Etliche Deutsche arbeiten im Ausland. Viele bringen ihre Ehepartner mit. Doch während der eine Partner karrieretechnisch durchstartet, bleibt der andere oft zu Hause. Wie ist es, sein Leben in Deutschland aufzugeben? Marc Goldmann ist der Ehemann von Valentina Goldmann, Referentin für Politik, Kultur und Presse in der Deutschen Botschaft Nur-Sultan. Die DAZ hat ihn in Almaty getroffen.

Herr Goldmann, was führt Sie nach Almaty?

Die Berge. Ich fahre jeden Sommer ein Mountainbike-Rennen in Europa, die „BIKE Transalp“. Das ist ein siebentägiges Etappenrennen und ich muss schauen, dass ich neben meiner Grundlagenausdauer auch meine Kraft trainiere. Das kann man hier in Almaty super machen, da es im Prinzip nur bergauf geht. Man kann knapp bis auf 3.300 Meter hochfahren. Das ist ein Privileg, das man in Europa nicht hat.

Außerdem ist Almaty eine wunderschöne Stadt. Es gibt hier mehr Cafés und Möglichkeiten, draußen zu sitzen, weil das Wetter schöner, beständiger und wärmer ist. Auch kulturell hat Almaty mehr zu bieten als Nur-Sultan.

Sie sind ein mitausreisender Ehepartner, ein sogenannter MAP. Das heißt, Ihre Frau arbeitet den ganzen Tag. Wie sieht Ihr Alltag aus?

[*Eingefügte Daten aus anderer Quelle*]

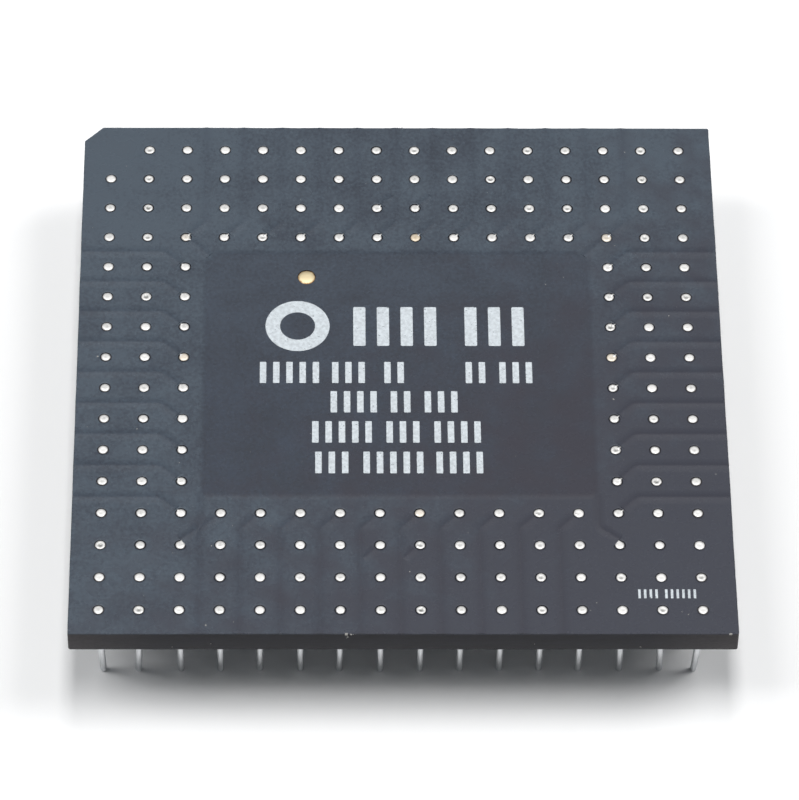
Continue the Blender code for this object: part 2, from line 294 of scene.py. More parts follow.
def sawn_laminate():
    """Black-filled glass-epoxy, sawn: layers of glass cloth show as faint bands along the edge."""
    c = colours()
    material, tree = new_material("sawn_glass_epoxy", c.laminate_dark)
    bundles = grain(tree, 0.30 * MM, 2.0, (1, 1, 0.35))
    layers = add(tree, MATH, [grain(tree, 0.17 * MM, 1.0, (14, 14, 1)), bundles], operation="MULTIPLY")
    glassy = add(tree, RANGE, [layers, 0.16, 0.36, 0, 1])
    clean = add(tree, MIX, {0: glassy, 6: c.laminate_dark, 7: c.laminate_light}, data_type="RGBA")
    x, _, _ = add(tree, "ShaderNodeSeparateXYZ", [add(tree, "ShaderNodeTexCoord").outputs["Object"]]).outputs
    # painted light: the sawn edge is painted lighter and browner towards its ends, where more light reaches
    # it
    ends = add(tree, RANGE, [add(tree, MATH, [x], operation="ABSOLUTE"), 15.5 * MM, 20.5 * MM, 0, 0.8])
    painted_light_ends = add(tree, MATH, [ends, add(tree, RANGE, [bundles, 0.2, 0.6, 0.5, 1])], operation="MULTIPLY")
    return finish_material(material, {
        "Base Color": add(tree, MIX, {0: painted_light_ends, 6: clean, 7: c.laminate_painted_light}, data_type="RGBA"),
        "Roughness": 0.72, "IOR": 1.52,
    }, bundles, 0.6, 0.02 * MM)


def solder():
    """Tin-lead solder, cooled in air: bright and soft in gloss, with a few dull and a few yellow dots."""
    c = colours()
    material, tree = new_material("tin_lead_solder", c.solder_bright)
    dull, gold, middle = [
        add(tree, "ShaderNodeAttribute", attribute_name=name).outputs["Fac"]
        for name in ("dull", "gold", "middle")
    ]
    frost = grain(tree, 0.10 * MM, 3.0)
    uneven = add(tree, MATH, [middle, add(tree, RANGE, [frost, 0.35, 0.65, -0.15, 0.35])])
    patch = add(tree, MATH, [dull, uneven], operation="MULTIPLY", use_clamp=True)
    grey = add(tree, MIX, {0: patch, 6: c.solder_bright, 7: c.solder_dull}, data_type="RGBA")
    return finish_material(material, {
        "Base Color": add(tree, MIX, {0: gold, 6: grey, 7: c.solder_gold}, data_type="RGBA"),
        "Metallic": 1.0, "Roughness": add(tree, RANGE, [frost, 0.3, 0.7, 0.30, 0.46]),
    }, frost, 0.5, 0.012 * MM)


def tin_plate():
    """Tin-plated bronze wire, drawn: fine streaks along each pin."""
    c = colours()
    material, tree = new_material("tin_plated_bronze", c.pin_plate)
    streaks = grain(tree, 0.05 * MM, 2.0, (1, 1, 30))
    shade = add(tree, RANGE, [streaks, 0.3, 0.7, 0, 1])
    tone = add(tree, MIX, {0: shade, 6: lighter(c.pin_plate, 0.82), 7: c.pin_plate}, data_type="RGBA")
    return finish_material(material, {
        "Base Color": tone, "Metallic": 1.0, "Roughness": add(tree, RANGE, [streaks, 0.3, 0.7, 0.36, 0.48]),
    }, streaks, 0.3, 0.004 * MM)


def gold_plate(centre, radius):
    """Gold-plated pad, darker and browner towards the mask round it."""
    c = colours()
    material, tree = new_material("gold_plate", c.gold)
    from_centre = add(tree, "ShaderNodeVectorMath", [
        add(tree, "ShaderNodeTexCoord").outputs["Object"], centre,
    ], operation="DISTANCE")
    rubbed = grain(tree, 0.14 * MM, 3.0)
    ragged = add(tree, RANGE, [rubbed, 0.3, 0.7, -0.07 * radius, 0.07 * radius])
    edge = add(tree, RANGE, [add(tree, MATH, [from_centre, ragged]), 0.80 * radius, 1.02 * radius, 0, 1])
    return finish_material(material, {
        "Base Color": add(tree, MIX, {0: edge, 6: c.gold, 7: c.gold_rim}, data_type="RGBA"),
        "Metallic": 1.0, "Roughness": add(tree, RANGE, [rubbed, 0.3, 0.7, 0.28, 0.42]),
    }, rubbed, 0.5, 0.014 * MM)


def plain_finish(name, low, high, grain_size, roughness, metallic=0.0):
    """A matte or satin finish with small grain, for pieces without a look of their own."""
    material, tree = new_material(name, low)
    spots = grain(tree, grain_size, 3.0)
    shade = add(tree, RANGE, [spots, 0.3, 0.7, 0, 1])
    return finish_material(material, {
        "Base Color": add(tree, MIX, {0: shade, 6: low, 7: high}, data_type="RGBA"),
        "Metallic": metallic, "Roughness": roughness,
    }, spots, 0.5, 0.008 * MM)


def marking_ink():
    """White epoxy marking ink, stamped: matt, a little thin in patches, with pinholes."""
    c = colours()
    material, tree = new_material("white_marking_ink", c.ink)
    thin = add(tree, RANGE, [grain(tree, 0.22 * MM, 4.0), 0.35, 0.65, 0, 1])
    pinholes = add(tree, RANGE, [grain(tree, 0.10 * MM, 1.0), 0.24, 0.31, 0, 1])
    white = add(tree, MIX, {0: thin, 6: lighter(c.ink, 0.76), 7: c.ink}, data_type="RGBA")
    return finish_material(material, {
        "Base Color": add(tree, MIX, {0: pinholes, 6: c.mask_light, 7: white}, data_type="RGBA"),
        "Roughness": 0.55, "IOR": 1.5,
    })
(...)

Ich war zum ersten Mal mitausreisender Ehepartner, als wir 2017 nach Kasachstan gekommen sind. Damals gab es nur meine Frau und mich. Es ist das Privileg eines MAP, dass man finanziell abgesichert ist. Man hat also praktisch Urlaub. Am Anfang habe ich das Leben sehr genossen: Ich habe jeden Tag ausgeschlafen, gefrühstückt, ein bisschen Russisch gelernt, bin ins Fitnessstudio gegangen. Irgendwann wurde das aber langweilig, und ich habe angefangen, am Sprachlernzentrum des Goethe-Instituts Konversationsclubs zu veranstalten, erst einmal im Monat, dann zwei Mal und schließlich jede Woche. Das hat mir sehr viel Spaß gemacht.

Dann wurde meine Frau schwanger und wir haben eine Zeit lang in Berlin gelebt. Anfang dieses Jahres sind wir nach Kasachstan zurückgekehrt. Jetzt stehe ich nicht mehr um 10 Uhr auf. Meine nun acht Monate alte Tochter wacht morgens zwischen 5 und 6 Uhr auf. Dann stehe ich mit ihr auf und kümmere mich um sie. Drei Mal die Woche haben wir nachmittags eine Nanny, damit ich zum Sport gehen kann. Aber grundsätzlich bin ich Vollzeit-Mutter. (lacht)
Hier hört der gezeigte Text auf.